No debemos perder de vista que, aunque todos estos episodios giran en torno a jueces y tribunales, su impacto final recae en la vida de las personas. La ciudadanía confía en las instituciones de justicia para resolver sus conflictos; confía en que quienes deciden cuentan con el conocimiento, la experiencia y el criterio necesarios para impartir justicia.

Pero ¿qué sucede cuando no existen las condiciones mínimas para que juezas y jueces resuelvan con imparcialidad, libertad e independencia? ¿Qué decisión toma una jueza que sabe que una sentencia puede poner en peligro a su familia? ¿Cómo decide un juez que enfrenta posibles represalias económicas por resolver un caso vinculado con los aliados ideológicos de Trump?

Hoy más que nunca, la abogacía tiene la responsabilidad de transmitir a la ciudadanía la importancia de contar con tribunales verdaderamente independientes.

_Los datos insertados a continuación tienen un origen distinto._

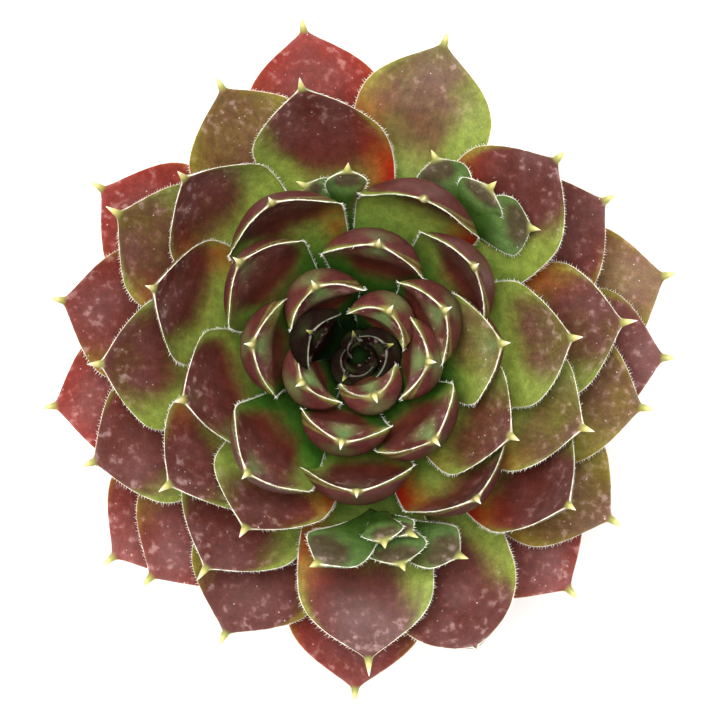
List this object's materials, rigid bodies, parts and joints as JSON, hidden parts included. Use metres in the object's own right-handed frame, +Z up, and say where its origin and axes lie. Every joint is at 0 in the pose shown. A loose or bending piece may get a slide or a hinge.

Es una tarea que también nos corresponde como sociedad: votar con responsabilidad y exigir que quienes gobiernan ejerzan su cargo con respeto a las instituciones y poderes. Cuando la ciudadanía vuelva la mirada hacia su poder judicial, ¿lo hará desde la condena y el pesimismo, o desde la aceptación e incluso la admiración? La respuesta, inevitablemente, depende del trabajo que hagamos todas y todos.